Один день из жизни Юлиуса Эволы - страница 19

стр.

Уже звонят в двери квартиры. Он слышит, как Брунелла открывает дверь и тут же слышит голос Феллини. Итак, все же, никакого обмана. С другой стороны – не приехал ли он слишком быстро? Обычно ему требуется минимум час, чтобы добраться сюда из этого киногородка… Чинечитта, а сейчас прошло едва ли две минуты. Феллини выглядит как всегда: толстый, потеющий и запыхавшийся, растрепанные волосы художника. В его пиджаке темные очки, которые он, вероятно, использует для маскировки. – Маэстро… – Широко протянув руки, он спешит к нему. – Маэстро, вы мое спасение, вы мой ангел!

– Ну, хорошо… Он осматривает его внимательно. – Как это вы так быстро пришли? – Я позвонил вам внизу на улице, прямо перед домом. От Феллини слегка несет спиртным, как всегда, когда он появляется. Все же он предлагает ему выпить, так как ритуал отработан. Кинематографист бросается к слону из слоновой кости и поворачивает ключ. Он угощается коньяком, потом доливает его себе еще раз. – Ах…, теперь я могу говорить. Он падает в кресло напротив инвалидной коляски.

– Я страдаю, маэстро, я страшно страдаю. Днем и ночью меня преследуют.

– Все еще женщины?

– Да, женщины. Женщины с огромными грудями и толстыми, колеблющимися задницами, гигантские массы мяса. Я одержим ими. Они сидят в моем мозгу, они являются мне, мне приходится рисовать их повсюду. Даже теперь, по пути к вам.

Он вытаскивает блокнот и показывает ему запутанный, с явными признаками бреда эскиз.

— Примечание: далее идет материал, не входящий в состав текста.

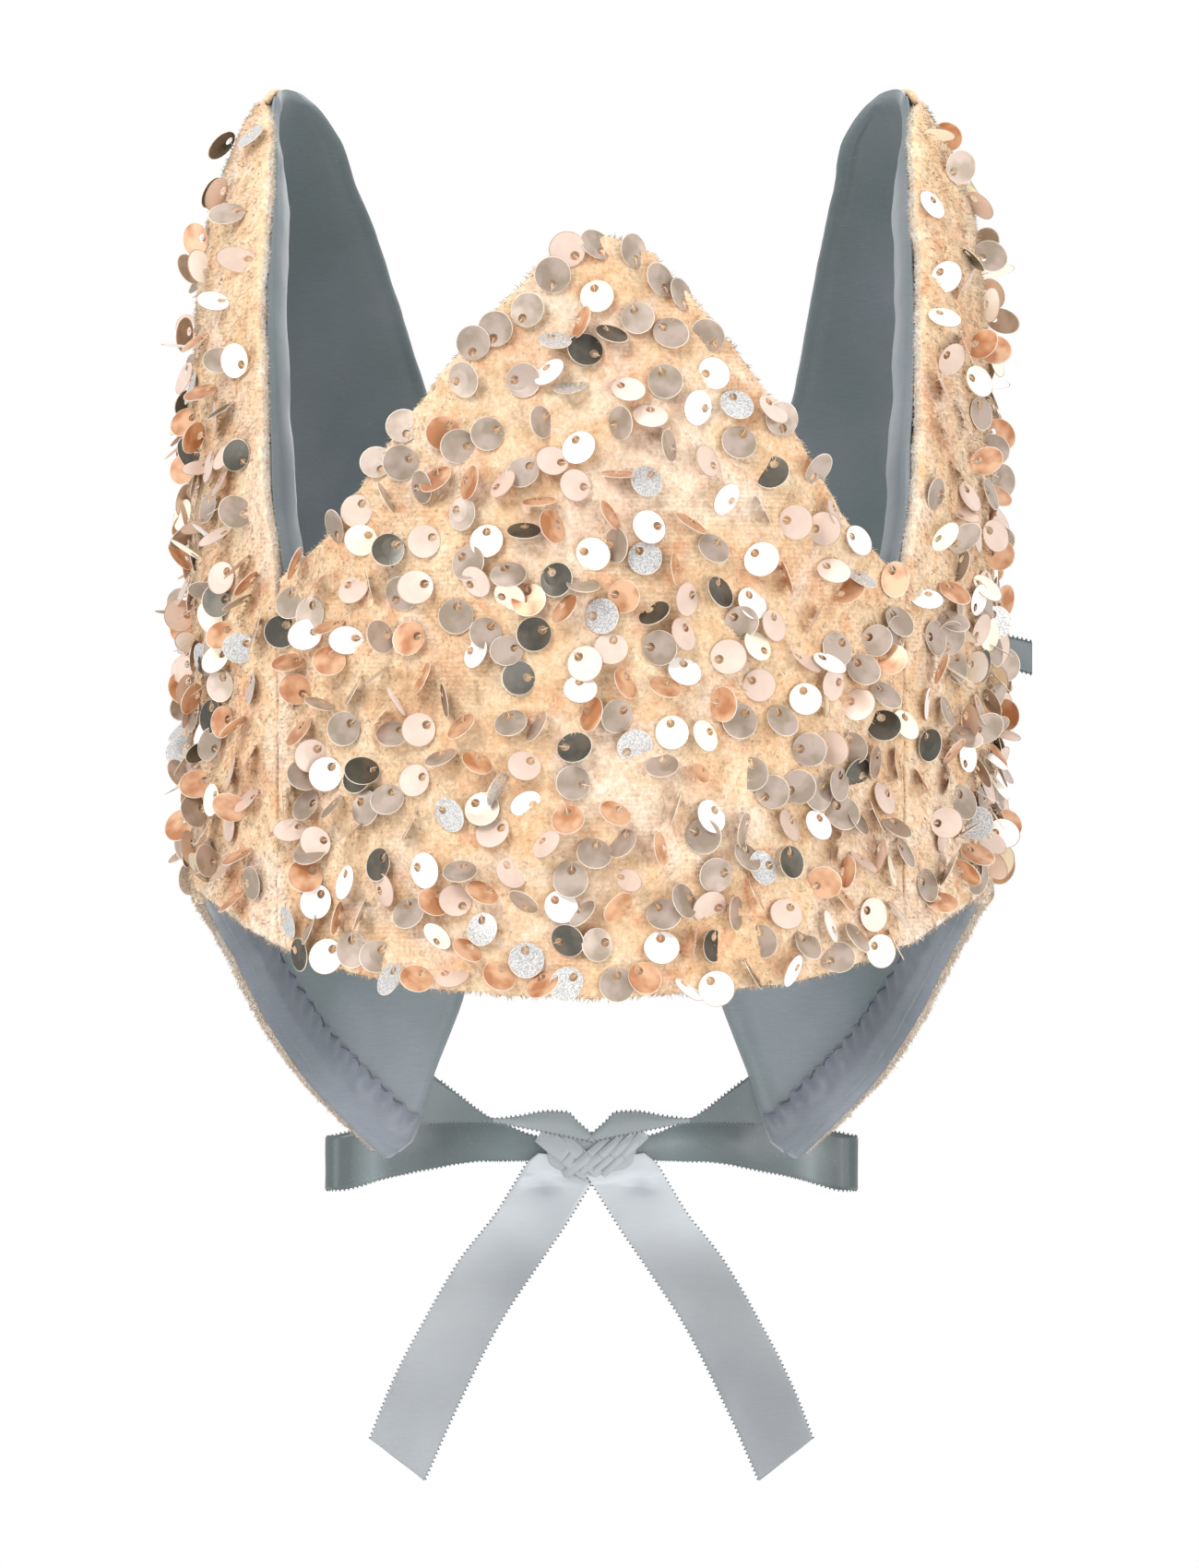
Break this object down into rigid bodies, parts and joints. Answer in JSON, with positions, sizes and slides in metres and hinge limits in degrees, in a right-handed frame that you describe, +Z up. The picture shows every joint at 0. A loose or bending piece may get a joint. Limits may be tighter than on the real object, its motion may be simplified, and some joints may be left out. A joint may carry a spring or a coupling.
{
  "type": "animal ears headband",
  "caption": "Sequinned velvet crown band with a centre peak and two tall wired ears, lined in satin and tied at the nape with a ribbon bow.",
  "frame": {"origin": "the middle of the head opening, level with the hem above the wearer's ears", "axes": "+Z up to the ear tips, -Y to the front, +X to the wearer's left"},
  "size_m": [0.1823, 0.2195, 0.3098],
  "materials": {
    "velvet": "crushed champagne velvet with sewn sequins",
    "satin": "blue-grey satin",
    "interlining": "stiff white felt",
    "ribbon": "silver-grey satin ribbon",
    "wire": "bare wire"
  },
  "bodies": {
    "band": {"front_velvet": "velvet", "front_interlining": "interlining", "front_lining": "satin", "front_hem_facing": "satin"},
    "left_side": {"left_side_velvet": "velvet", "left_side_interlining": "interlining", "left_side_lining": "satin", "left_hem_facing": "satin", "left_ribbon_strap": "ribbon", "ribbon_knot": "ribbon", "side_tab": "ribbon"},
    "right_side": {"right_side_velvet": "velvet", "right_side_interlining": "interlining", "right_side_lining": "satin", "right_hem_facing": "satin", "right_ribbon_strap": "ribbon"},
    "left_ear": {"left_ear_velvet": "velvet", "left_ear_interlining": "interlining", "left_ear_lining": "satin", "left_ear_wire": "wire"},
    "right_ear": {"right_ear_velvet": "velvet", "right_ear_interlining": "interlining", "right_ear_lining": "satin", "right_ear_wire": "wire"},
    "left_loop": {"left_bow_loop": "ribbon"},
    "right_loop": {"right_bow_loop": "ribbon"},
    "left_tail": {"left_ribbon_tail": "ribbon"},
    "right_tail": {"right_ribbon_tail": "ribbon"}
  },
  "joints": [
    {"name": "left_side_opening", "type": "hinge", "parent": "band", "child": "left_side", "pos_m": [0.0659, -0.063, 0], "axis": [0, 0, -1], "range_deg": [0, 18], "stiffness_Nm_per_rad": 0.05},
    {"name": "right_side_opening", "type": "hinge", "parent": "band", "child": "right_side", "pos_m": [-0.0659, -0.063, 0], "axis": [0, 0, 1], "range_deg": [0, 18], "stiffness_Nm_per_rad": 0.05},
    {"name": "left_ear_bend", "type": "hinge", "parent": "left_side", "child": "left_ear", "pos_m": [0.086, 0, 0.096], "axis": [0, 1, 0], "range_deg": [0, 20]},
    {"name": "right_ear_bend", "type": "hinge", "parent": "right_side", "child": "right_ear", "pos_m": [-0.086, 0, 0.096], "axis": [0, -1, 0], "range_deg": [0, 20]},
    {"name": "left_loop_fold", "type": "hinge", "parent": "left_side", "child": "left_loop", "pos_m": [0.0115, 0.1024, -0.06], "axis": [0, 0, 1], "range_deg": [0, 40], "stiffness_Nm_per_rad": 0.002},
    {"name": "right_loop_fold", "type": "hinge", "parent": "left_side", "child": "right_loop", "pos_m": [-0.0115, 0.1024, -0.06], "axis": [0, 0, -1], "range_deg": [0, 40], "stiffness_Nm_per_rad": 0.002},
    {"name": "left_tail_swing", "type": "hinge", "parent": "left_side", "child": "left_tail", "pos_m": [0.008, 0.1, -0.0665], "axis": [1, 0, 0], "range_deg": [-50, 60]},
    {"name": "right_tail_swing", "type": "hinge", "parent": "left_side", "child": "right_tail", "pos_m": [-0.008, 0.1, -0.0665], "axis": [1, 0, 0], "range_deg": [-50, 60]}
  ]
}
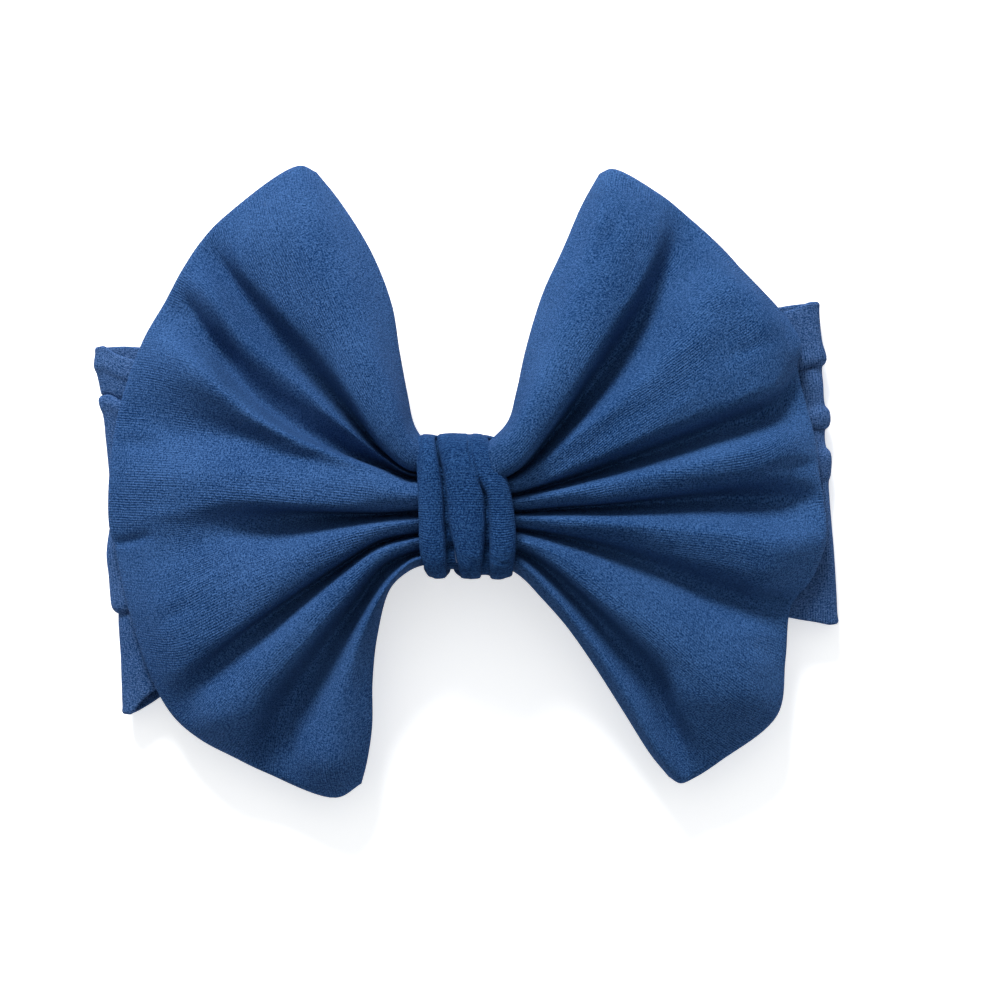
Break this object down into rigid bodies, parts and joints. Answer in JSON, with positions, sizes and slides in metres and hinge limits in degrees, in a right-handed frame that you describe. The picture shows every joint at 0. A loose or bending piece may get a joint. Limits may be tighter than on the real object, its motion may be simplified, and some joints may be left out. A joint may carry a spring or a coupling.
{
  "type": "hair bow headwrap",
  "caption": "Oversized butterfly-shaped knit bow gathered in a pleated centre wrap on a wide soft headband loop that opens to fit a head.",
  "frame": {"origin": "on the plane the headband loop rests on, under the centre of the whole bow's box", "axes": "+Z out of the bow's front, +X to the right and +Y to the top as seen from the front"},
  "size_m": [0.172, 0.1414, 0.036],
  "materials": {
    "wing_cloth": "soft brushed double knit, matte",
    "knot_cloth": "soft brushed double knit, matte",
    "band_cloth": "soft brushed double knit, matte",
    "sewing_thread": "spun polyester thread"
  },
  "bodies": {
    "knot": {"center_wrap": "knot_cloth", "bow_waist": "wing_cloth", "gather_thread": "sewing_thread", "wrap_stitches": "sewing_thread", "band_center": "band_cloth"},
    "left_wing": {"left_wing_front": "wing_cloth", "left_wing_back": "wing_cloth"},
    "right_wing": {"right_wing_front": "wing_cloth", "right_wing_back": "wing_cloth"},
    "band_front_left": {"band_front_left": "band_cloth"},
    "band_front_right": {"band_front_right": "band_cloth"},
    "band_back_left": {"band_back_left": "band_cloth", "band_seam_allowance": "band_cloth", "band_seam_thread": "sewing_thread"},
    "band_back_right": {"band_back_right": "band_cloth"}
  },
  "joints": [
    {"name": "left_wing_lift", "type": "hinge", "parent": "knot", "child": "left_wing", "pos_m": [-0.01185, -0.00485, 0.027], "axis": [0, 1, 0], "range_deg": [0, 60]},
    {"name": "right_wing_lift", "type": "hinge", "parent": "knot", "child": "right_wing", "pos_m": [0.01195, -0.00485, 0.027], "axis": [0, -1, 0], "range_deg": [0, 60]},
    {"name": "loop_open", "type": "hinge", "parent": "knot", "child": "band_front_left", "pos_m": [-0.01271, -0.00585, 0.0098], "axis": [0.0785, -0.9969, 0], "range_deg": [0, 45]},
    {"name": "loop_open_right", "type": "hinge", "parent": "knot", "child": "band_front_right", "pos_m": [0.01282, -0.00385, 0.0098], "axis": [-0.0785, 0.9969, 0], "range_deg": [0, 45]},
    {"name": "loop_fold_left", "type": "hinge", "parent": "band_front_left", "child": "band_back_left", "pos_m": [-0.08269, -0.01136, 0.005], "axis": [-0.0785, 0.9969, 0], "range_deg": [0, 90]},
    {"name": "loop_fold_right", "type": "hinge", "parent": "band_front_right", "child": "band_back_right", "pos_m": [0.0834, 0.00171, 0.005], "axis": [0.0785, -0.9969, 0], "range_deg": [0, 90]}
  ],
  "couplings": [
    {"joint": "loop_open_right", "follows": "loop_open", "ratio": 1},
    {"joint": "loop_fold_left", "follows": "loop_open", "ratio": 2},
    {"joint": "loop_fold_right", "follows": "loop_open", "ratio": 2}
  ]
}
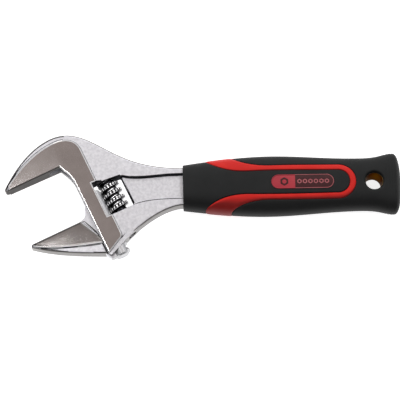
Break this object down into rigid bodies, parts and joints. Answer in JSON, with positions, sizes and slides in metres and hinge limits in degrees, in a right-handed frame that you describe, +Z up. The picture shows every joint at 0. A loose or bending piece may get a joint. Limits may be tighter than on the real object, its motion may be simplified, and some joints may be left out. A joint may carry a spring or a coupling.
{
  "type": "adjustable wrench",
  "caption": "Wide-opening adjustable wrench with a sliding jaw on a rack, a knurled adjusting screw and a two-colour moulded grip with a hanging hole.",
  "frame": {"origin": "centre of the bounding box in plan, on the plane that the wrench lies on", "axes": "+X along the grip from the head to the butt, +Y across the tool towards the fixed jaw, +Z up out of the wrench's flat face"},
  "size_m": [0.21, 0.068, 0.0184],
  "materials": {
    "chrome_body": "polished flats, satin elsewhere",
    "chrome_jaw": "polished flats, satin elsewhere",
    "chrome_knurl": "bright plated",
    "pin_steel": "dark oiled steel",
    "spring_steel": "drawn wire",
    "red_plastic": "moulded, satin",
    "black_rubber": "fine moulded texture",
    "badge_plastic": "moulded, semi-gloss",
    "bush_brass": "dull brass"
  },
  "bodies": {
    "body": {"wrench_body": "chrome_body", "knurl_pin": "pin_steel", "knurl_spring": "spring_steel", "grip_core": "red_plastic", "grip_sleeve": "black_rubber", "grip_shell": "black_rubber", "badge_front": "badge_plastic", "badge_back": "badge_plastic", "hang_bush": "bush_brass"},
    "jaw": {"movable_jaw": "chrome_jaw"},
    "knurl": {"knurl": "chrome_knurl"}
  },
  "joints": [
    {"name": "jaw_slide", "type": "slide", "parent": "body", "child": "jaw", "axis": [0.4147, -0.91, 0], "range_m": [-0.0319, 0.0065]},
    {"name": "knurl_spin", "type": "hinge", "parent": "body", "child": "knurl", "pos_m": [-0.0473, 0.00025, 0.0092], "axis": [0.4147, -0.91, 0], "range_deg": [-590, 2880]}
  ],
  "couplings": [
    {"joint": "knurl_spin", "follows": "jaw_slide", "rad_per_m": -1570.8}
  ]
}
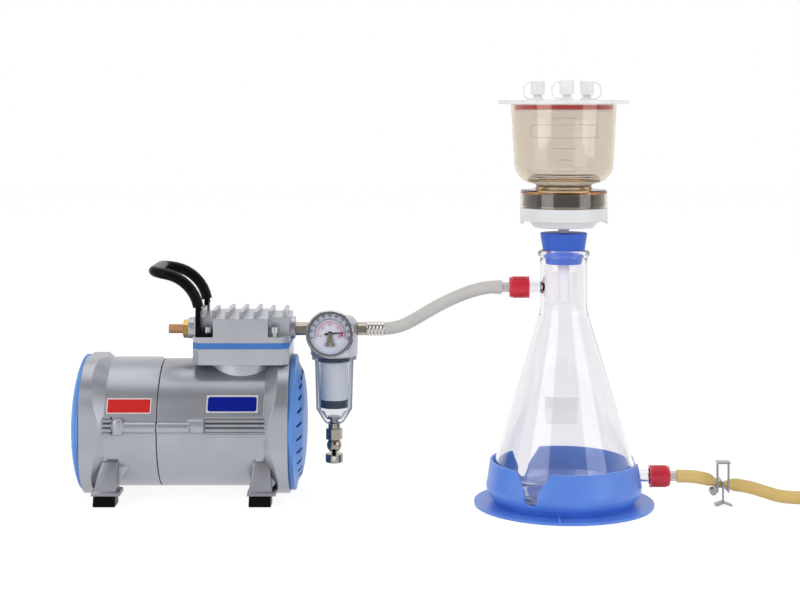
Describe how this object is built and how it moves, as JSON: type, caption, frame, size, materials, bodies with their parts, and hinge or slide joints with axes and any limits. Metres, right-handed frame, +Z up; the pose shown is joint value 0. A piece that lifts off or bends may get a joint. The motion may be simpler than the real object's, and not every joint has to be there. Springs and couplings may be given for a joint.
{
  "type": "vacuum filtration unit",
  "caption": "Bench vacuum filtration unit: piston pump with moisture trap and gauge, hose to a side-arm flask in a holder, and a magnetic filter funnel with lid.",
  "frame": {"origin": "centre of the underside of the flask holder's base disc, on the bench", "axes": "+X to the right along the bench from the pump towards the drain tube, +Y away from the user, +Z up"},
  "size_m": [0.7068, 0.215, 0.3846],
  "materials": {
    "housing_grey": "satin silver enamel on cast aluminium",
    "head_grey": "fine blasted casting",
    "cover_blue": "moulded, satin",
    "gasket_blue": "moulded",
    "badge_blue": "plain enamel field",
    "steel": "machined",
    "lamination": "varnished laminations",
    "black_rubber": "matt",
    "black_plastic": "moulded",
    "switch_red": "polished",
    "brass": "machined",
    "bronze": "sintered grains",
    "nickel": "nickel plated",
    "chrome": "polished",
    "dial_white": "printed card",
    "pointer_black": "matt",
    "lens_clear": "clear",
    "bowl_clear": "clear polycarbonate",
    "element_white": "porous",
    "silicone": "translucent",
    "flask_glass": "borosilicate glass",
    "holder_blue": "moulded silicone, satin",
    "cap_red": "ribbed moulding",
    "connector_white": "translucent",
    "latex": "natural latex",
    "stopper_blue": "silicone",
    "support_white": "moulded",
    "membrane_white": "fine membrane",
    "funnel_smoke": "amber tinted clear plastic",
    "magnet_dark": "magnet in black coat",
    "lid_clear": "frosted clear plastic",
    "ring_red": "silicone",
    "cap_frost": "translucent silicone"
  },
  "bodies": {
    "base": {"left_housing": "housing_grey", "right_housing": "housing_grey", "left_end_cover": "cover_blue", "right_end_cover": "cover_blue", "tie_bolts": "steel", "rubber_feet": "black_rubber", "cylinder_block": "head_grey", "valve_plate": "steel", "head_gasket": "gasket_blue", "head_cover": "head_grey", "head_bolts": "steel", "handle_bracket": "black_plastic", "handle_sleeve": "black_rubber", "muffler_body": "brass", "muffler_element": "bronze", "power_inlet": "black_plastic", "motor_stator": "lamination", "bearings": "steel", "blue_badge": "badge_blue", "inlet_nipple": "nickel", "trap_head": "head_grey", "gauge_case": "chrome", "gauge_dial": "dial_white", "gauge_lens": "lens_clear", "filter_element": "element_white", "element_cap": "black_plastic", "outlet_barb": "nickel", "vacuum_hose": "silicone", "filter_flask": "flask_glass", "flask_holder": "holder_blue", "upper_connector": "connector_white", "lower_connector": "connector_white", "drain_tube": "latex", "clamp_frame": "chrome"},
    "rotor": {"rotor_core": "lamination", "motor_shaft": "steel", "cooling_fan": "black_plastic", "crank_disc": "steel"},
    "piston": {"piston_rod": "head_grey", "piston_seal": "black_rubber"},
    "pointer": {"gauge_pointer": "pointer_black"},
    "seal_ring": {"bowl_seal": "black_rubber"},
    "bowl": {"trap_bowl": "bowl_clear", "drain_valve_body": "nickel"},
    "drain_knob": {"drain_valve_knob": "nickel"},
    "upper_cap": {"upper_screw_cap": "cap_red"},
    "lower_cap": {"lower_screw_cap": "cap_red"},
    "stopper_group": {"stopper": "stopper_blue", "filter_support": "support_white", "filter_membrane": "membrane_white"},
    "funnel": {"filter_funnel": "funnel_smoke", "magnet_ring": "magnet_dark"},
    "lid": {"funnel_lid": "lid_clear", "lid_ring": "ring_red"},
    "left_cap": {"left_port_cap": "cap_frost"},
    "centre_cap": {"centre_port_cap": "cap_frost"},
    "right_cap": {"right_port_cap": "cap_frost"},
    "switch": {"power_switch": "switch_red"},
    "clamp_slider": {"clamp_jaw": "chrome"}
  },
  "joints": [
    {"name": "motor_spin", "type": "hinge", "parent": "base", "child": "rotor", "pos_m": [-0.2945, 0.042, 0.067], "axis": [1, 0, 0], "continuous": true},
    {"name": "piston_stroke", "type": "slide", "parent": "base", "child": "piston", "axis": [0, 0, 1], "range_m": [-0.006, 0.006]},
    {"name": "pointer_turn", "type": "hinge", "parent": "base", "child": "pointer", "pos_m": [-0.213, 0.005, 0.1536], "axis": [0, -1, 0], "range_deg": [0, 210], "stiffness_Nm_per_rad": 0.0004},
    {"name": "bowl_drop", "type": "slide", "parent": "base", "child": "seal_ring", "axis": [0, 0, -1], "range_m": [0, 0.003]},
    {"name": "bowl_turn", "type": "hinge", "parent": "seal_ring", "child": "bowl", "pos_m": [-0.2105, 0.042, 0.1], "axis": [0, 0, -1], "range_deg": [0, 540]},
    {"name": "drain_valve_turn", "type": "hinge", "parent": "bowl", "child": "drain_knob", "pos_m": [-0.2105, 0.042, 0.035], "axis": [0, 0, 1], "range_deg": [0, 360]},
    {"name": "upper_cap_turn", "type": "hinge", "parent": "base", "child": "upper_cap", "pos_m": [-0.04, 0, 0.197], "axis": [-1, 0, 0], "range_deg": [0, 180]},
    {"name": "lower_cap_turn", "type": "hinge", "parent": "base", "child": "lower_cap", "pos_m": [0.087, 0, 0.025], "axis": [1, 0, 0], "range_deg": [0, 180]},
    {"name": "stopper_lift", "type": "slide", "parent": "base", "child": "stopper_group", "axis": [0, 0, 1], "range_m": [0, 0.06]},
    {"name": "funnel_lift", "type": "slide", "parent": "stopper_group", "child": "funnel", "axis": [0, 0, 1], "range_m": [0, 0.04]},
    {"name": "lid_lift", "type": "slide", "parent": "funnel", "child": "lid", "axis": [0, 0, 1], "range_m": [0, 0.03]},
    {"name": "left_cap_pull", "type": "slide", "parent": "lid", "child": "left_cap", "axis": [0, 0, 1], "range_m": [0, 0.014]},
    {"name": "centre_cap_pull", "type": "slide", "parent": "lid", "child": "centre_cap", "axis": [0, 0, 1], "range_m": [0, 0.014]},
    {"name": "right_cap_pull", "type": "slide", "parent": "lid", "child": "right_cap", "axis": [0, 0, 1], "range_m": [0, 0.014]},
    {"name": "switch_tilt", "type": "hinge", "parent": "base", "child": "switch", "pos_m": [-0.389, 0.102, 0.099], "axis": [1, 0, 0], "range_deg": [0, 9]},
    {"name": "clamp_squeeze", "type": "slide", "parent": "base", "child": "clamp_slider", "axis": [0, 0, 1], "range_m": [0, 0.006], "stiffness_N_per_m": 250, "springref_m": -0.005}
  ],
  "couplings": [
    {"joint": "bowl_turn", "follows": "bowl_drop", "rad_per_m": 3141.5}
  ]
}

– Лечение не дает вообще никаких результатов. Вы знаете, что я доверился опытному аналитику. Мы уже с давних пор работаем над проблемой, однако, это становится все хуже. Чем больше он раскрывает, тем более живой становятся фантазии.

– Почему вы тогда еще ходите к нему?

– Потому что я все же хочу исследовать себя. Кроме того, я так нахожу множество материала, который я могу воплотить. Я живу и страдаю ради моих фильмов. Я – мученик, мазохист, я такой, я не могу иначе. Я жертвую мою кровоточащую душу на алтарь искусства. Особенно в моем следующем фильме, «Амаркорд» он должен называться.

– Я помню.

– Красивое название, не так ли? Но какие душевные муки скрываются за ним. Там обработаны наихудшие травмы моего детства. Меня систематически портили женщины – кормилицы, матери, монахини, учительницы. Я не знал этого, вытеснил все совершенно. Как говорил Карл Густав Юнг: «Женщина там, где в мужчине начинается мрак». Доктор Луччилло снова вытащил это из меня. Например, сестру из ордена в Сан–Винченцо, где я ходил в школу. Она сидела на кухне и всегда чистила картошку. Когда я проходил, она хватала меня и терла меня об ее большое, сильное тело. Мне было всего семь лет, разве это не ужасно? Еще сегодня у меня возникает эрекция, когда я ем картошку. – «Амаркорд», да, я это хотел сказать. Или я уже говорил? Представьте себе пляж в Римини. Грязный, запущенный, несколько жалких хижин. В одной из них живет Сарагина, проститутка. Мои друзья и я посещают ее время от времени, я – самый младший, мне восемь лет. Мы даем ей несколько монет, она считает их и пристально рассматривает нас. Потом, под открытым небом, при шумливых волнах, начинается ритуал. Она медленно раздевается, вращается, показывает нам ее спину, бедра. Ее жесты торжественны, ее тело – величественная, белая масса. Я дышал ее запахом, смесью из водорослей, рыбы, табака, древесины и керосина. Я настолько поражен, что я минимум полчаса не могу говорить с моими друзьями. Тогда я однажды прогуливаю школу, только чтобы увидеть это сказочное существо. Грубым голосом она поет перед своей хижиной «Румбу лесного ореха». Я снимаю свою матросскую шапочку и говорю: «Как прекрасно вы поете, милостивая госпожа». Тут она хватает меня и зажимает мою голову между ее огромными грудями. Я лишаюсь чувств, я хочу кричать, больше не могу дышать. – С тех пор я боюсь женщин… Однако, мой страх – это одновременно очарование, так же как относятся к святому.

Эскиз Федерико Феллини (родился 20 января 1920 года в Римини; умер 31 октября 1993 года в Риме). Он принадлежит к числу самых выдающихся кинематографистов и режиссеров Италии.